Paula do Prado: Statement
Abya Yala is a Guna word, now commonly used to refer to central and south america in the same way that Turtle Island is used to refer to north america. This woven work is a meditation on reframing place beyond the colonial map and its political borders. Place is both physical and spiritual, outlined by natural formations, mountain ranges, waterways, portals, celestial formations and the life and spirits that inhabit those places. It is unapologetically patchworked from my own memories, ancestral connections and intersecting spiritual practices that coalesce on the lands of the Charrúa Nation where I was born. Abya Yala is my lovesong to what survives deep within the soil and the ancient connections that sustain all our replationships. May it serve as it does for me as a reminder that there are other possibilities, other paradigms and that if we share our stories in all their complexity we might collectively find a way to imagine a place where we can be together.

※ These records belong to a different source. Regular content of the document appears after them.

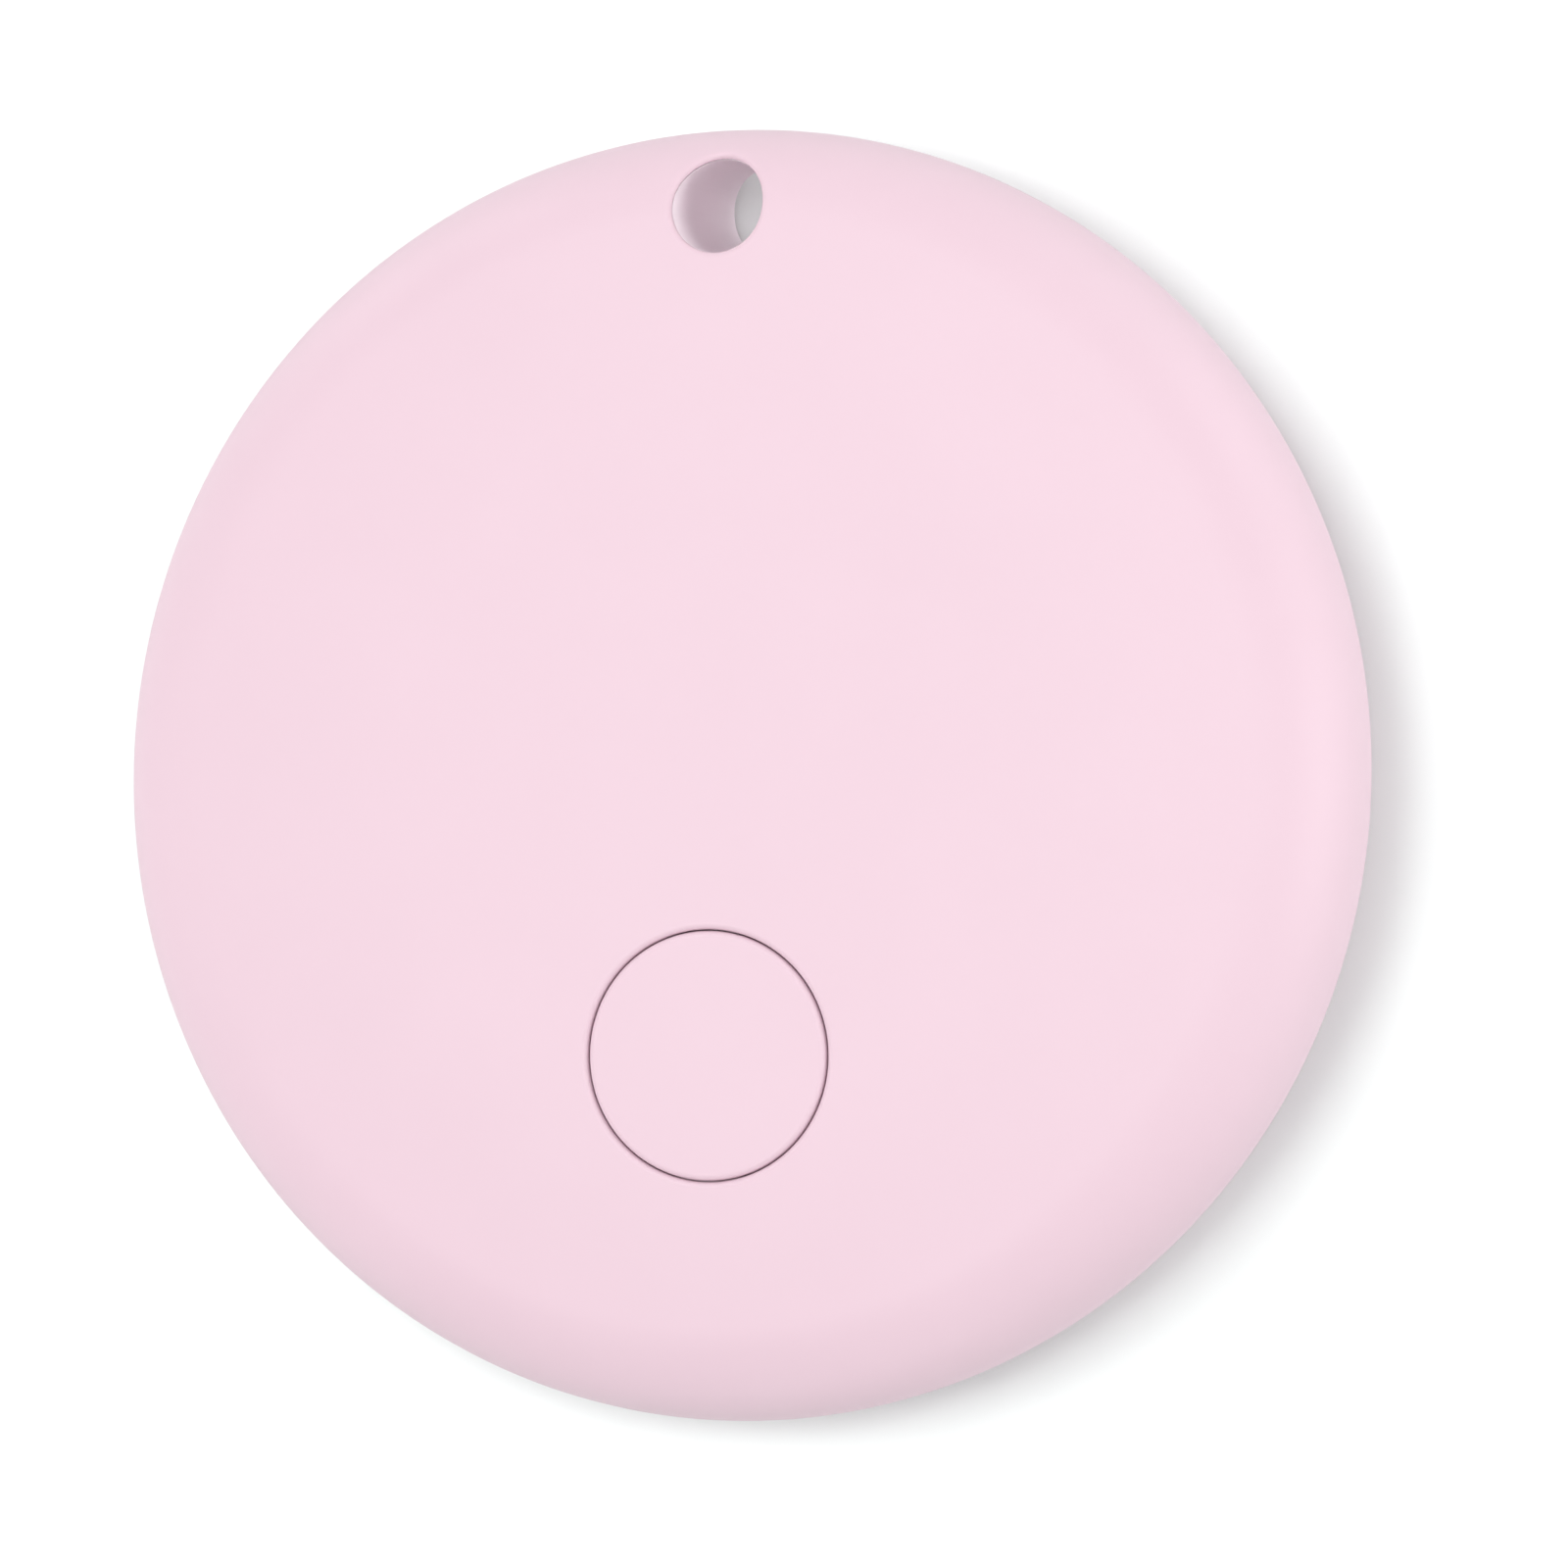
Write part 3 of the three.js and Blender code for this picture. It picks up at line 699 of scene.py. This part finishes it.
def cavity_tool():
    """The room inside the front cover, with the screw posts and the strap hole's boss left standing."""
    profile = [(0, FRONT_SEAM_Z - PAST), (CAVITY_RADIUS, FRONT_SEAM_Z - PAST)]
    for angle in np.linspace(0, math.pi / 2, 9):
        profile.append((CAVITY_RADIUS - CAVITY_CORNER * (1 - math.cos(angle)),
                        ROOF_Z - CAVITY_CORNER * (1 - math.sin(angle))))
    profile.append((0, ROOF_Z))
    posts = []
    for number in (1, 2, 3):
        centre = middle(f"frame_screw_{number}")
        post = disc(POST_RADIUS, POST_FOOT_Z, ABOVE, centre, COUNT_POST)
        shoulder = disc(POST_SHOULDER_RADIUS, POST_SHOULDER_Z, ABOVE, centre, COUNT_POST)
        pilot = disc(PILOT_RADIUS, POST_FOOT_Z - PILOT_LEAD, PILOT_TOP_Z, centre, COUNT_PILOT)
        posts += [("DIFFERENCE", post), ("DIFFERENCE", shoulder), ("UNION", pilot)]
    boss = ("DIFFERENCE", disc(BOSS_RADIUS, 0, ABOVE, STRAP_CENTRE))
    return combined(lathe(profile, COUNT_INSIDE), [boss, *posts])


def sleeve_blank(radius, inset):
    """An upright disc whose ends lie an inset inside the front and the back of the case."""
    spokes = on_circle(COUNT_HOLE)
    skin = Skin()
    ends = []
    for face in (BACK, FRONT):
        loops = []
        for share in (0.25, 0.5, 0.75, 1):
            flat = np.array(STRAP_CENTRE) + spokes * radius * share
            height, _ = face.inside(np.hypot(*flat.T), inset)
            loops.append(skin.loop(lifted(flat, face.z(height)), lifted(spokes * 0, face.side)))
        hub_height, _ = face.inside(np.hypot(*STRAP_CENTRE), inset)
        hub = skin.loop([(*STRAP_CENTRE, face.z(hub_height))], [(0, 0, face.side)])[0]
        for i in range(COUNT_HOLE):
            skin.faces.append((hub, loops[0][i], loops[0][(i + 1) % COUNT_HOLE]))
        skin.bands(loops)
        ends.append(loops[-1])
    skin.band(*ends)
    return skin.mesh("tool")


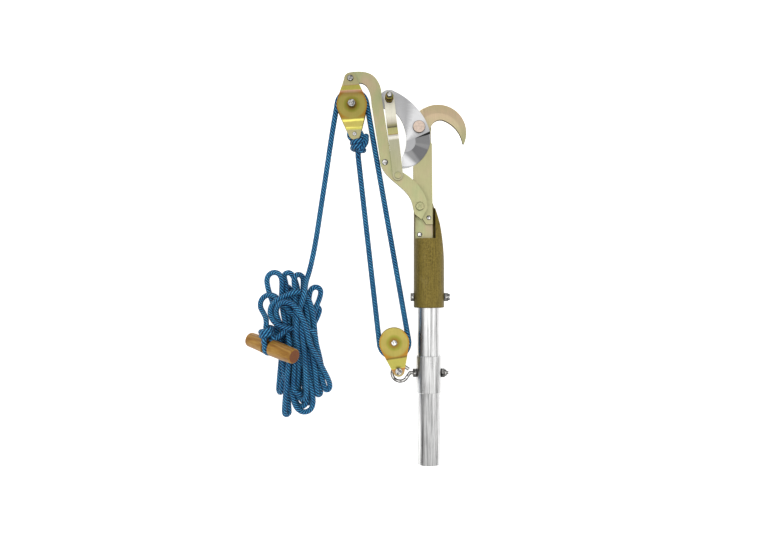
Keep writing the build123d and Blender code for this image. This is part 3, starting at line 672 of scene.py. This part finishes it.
# ---------------------------------------------------------------- metals
def along_axis(s, start, end, wander_mm=0.8):
    """How far a point is from one point towards another, in units of 100 mm, with 0.1 added."""
    start, end = Vector((*start, 0.0)) * MM, Vector((*end, 0.0)) * MM
    axis = (end - start).normalized()
    along = s.add("ShaderNodeVectorMath", operation="DOT_PRODUCT")
    s.link(s.place, along.inputs[0])
    along.inputs[1].default_value = axis
    far = s.math("SUBTRACT", along.outputs["Value"], start.dot(axis))
    wander = s.math("MULTIPLY_ADD", s.noise(90.0, 2.0), 2 * wander_mm * MM, -wander_mm * MM)
    return s.math("MULTIPLY_ADD", s.math("ADD", far, wander), 10.0, 0.1)


def plated_plate(name, base, pink, green, edge_shade, roughness, metallic=0.75, bands=None, ring=None,
                 film_share=0.12):
    """Zinc plate with a passivation film: soft pink and green patches and rolling lines; its side faces are
    painted darker as shade and made rougher. Optional bands of colour along it, which on the link and the
    cheeks are painted highlights, reflections and shade, and an optional ring round an axle, painted
    reflection and shade.
    """
    s = Shader(name)
    patches = s.noise(34.0, 3.0, 0.6, s.scaled((1.4, 0.7, 1.0)))
    plate_colour = s.ramp(patches, [(0.34, green), (0.5, base), (0.68, pink)])
    # bands of colour along the plate: on the link and the cheeks these are painted highlights, painted
    # reflections and painted shade
    if bands:
        start, end, stops = bands
        tint = s.ramp(along_axis(s, start, end), [(at / 10.0 + 0.1, colour) for at, colour in stops])
        plate_colour = s.mix(film_share, tint, plate_colour)
    # a ring round the axle, darker near it and orange further out: painted reflection and painted shade
    if ring:
        centre, stops = ring
        apart = s.add("ShaderNodeVectorMath", operation="DISTANCE")
        flat = s.add("ShaderNodeVectorMath", operation="MULTIPLY")
        s.link(s.place, flat.inputs[0])
        flat.inputs[1].default_value = (1.0, 1.0, 0.0)
        s.link(flat.outputs["Vector"], apart.inputs[0])
        apart.inputs[1].default_value = (centre[0] * MM, centre[1] * MM, 0.0)
        tint = s.ramp(s.math("MULTIPLY", apart.outputs["Value"], 20.0), [(at / 50.0, c) for at, c in stops])
        belly = s.ramp(along_axis(s, *bands[:2]), [(0.27, 0.0), (0.31, 0.8), (0.62, 0.8), (0.66, 0.0)])
        plate_colour = s.mix(belly, plate_colour, tint, "MULTIPLY")
    grain = s.noise(70.0, 4.0, 0.65, s.scaled((9.0, 0.7, 9.0)))
    plate_colour = s.mix(0.22, plate_colour, s.ramp(grain, [(0.3, 0.55), (0.7, 1.0)]), "MULTIPLY")
    specks = s.ramp(s.cells(700.0), [(0.05, 0.72), (0.2, 1.0)])
    plate_colour = s.mix(0.30, plate_colour, specks, "MULTIPLY")
    facing = s.normal_z()
    # side faces are painted darker than the front with the edge colour: painted shade
    plate_colour = s.mix(1.0, plate_colour, s.ramp(facing, [(0.10, edge_shade), (0.50, (1.0, 1.0, 1.0))]), "MULTIPLY")
    s.bump(s.noise(1400.0, 3.0, 0.6, s.scaled((1.0, 0.18, 1.0))), 0.25, 0.00012)
    rough = s.math("MULTIPLY_ADD", s.noise(180.0, 4.0), 0.22, roughness - 0.11)
    rough = s.math("MAXIMUM", rough, s.math("MULTIPLY_ADD", facing, -0.9, 0.9))
    return s.finish(plate_colour, rough, metallic)


def bright_metal(name, base, roughness, scratch=600.0, side_shade=0.05, patch=0.16):
    """Plated fasteners: painted bright on top as a highlight and painted dark as shade where they turn away,
    with tool marks and dark blotches at random.
    """
    s = Shader(name)
    blotches = s.noise(300.0, 3.0)
    colour = s.mix(s.ramp(blotches, [(0.44, 0.0), (0.60, 1.0)]), base, tuple(c * patch for c in base))
    # bright on faces to the front, dark on faces turned away: painted highlight and painted shade
    fall = s.ramp(s.normal_z(), [(0.30, side_shade), (0.70, 0.25), (0.93, 0.80), (1.0, 1.0)])
    colour = s.mix(1.0, colour, fall, "MULTIPLY")
    rough = s.math("MULTIPLY_ADD", s.noise(scratch, 4.0), 0.3, roughness - 0.08)
    s.bump(s.noise(scratch * 3, 2.0), 0.18, 0.0001)
    return s.finish(colour, rough, 1.0)


def cast_bronze():
    """Painted sand casting: fine grit, draft lines down its length and worn high spots."""
    s = Shader("cast_bronze")
    coarse = s.noise(420.0, 4.0, 0.7)
    fine = s.noise(1300.0, 3.0, 0.6)
    lines = s.noise(75.0, 3.0, 0.6, s.scaled((16.0, 0.35, 16.0)))
    colour = s.ramp(coarse, [(0.32, rgb(122, 104, 36)), (0.52, rgb(140, 121, 46)), (0.70, rgb(156, 137, 60))])
    colour = s.mix(0.75, colour, s.ramp(lines, [(0.36, 0.50), (0.56, 1.0)]), "MULTIPLY")
    worn = s.ramp(s.noise(40.0, 4.0, 0.7), [(0.62, 0.0), (0.78, 1.0)])
    colour = s.mix(s.math("MULTIPLY", worn, 0.35), colour, rgb(176, 158, 92))
    # faces that turn away from the front are painted darker: painted shade
    colour = s.mix(1.0, colour, s.ramp(s.normal_z(), [(0.05, 0.30), (0.45, 0.72), (0.85, 1.0)]), "MULTIPLY")
    height = s.math("ADD", s.math("MULTIPLY", coarse, 0.6), s.math("MULTIPLY", fine, 0.4))
    height = s.math("ADD", height, s.math("MULTIPLY", lines, 0.8))
    s.bump(height, 0.7, 0.0004)
    rough = s.math("MULTIPLY_ADD", fine, 0.25, 0.42)
    return s.finish(colour, rough, 0.4)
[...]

Working predominantly in tejido (weaving) combining crochet, coiling and beading, Paula do Prado's practice seeks to make the invisible, visible. Her work is anchored in the intersections of her ancestral lineages and surfacing the tensions in reclaiming self/culture as a settler migrant. Her current practice-led research focuses on reclaiming ancestral and spiritual practices, plantcestors and south-south global relationships to weave new narratives.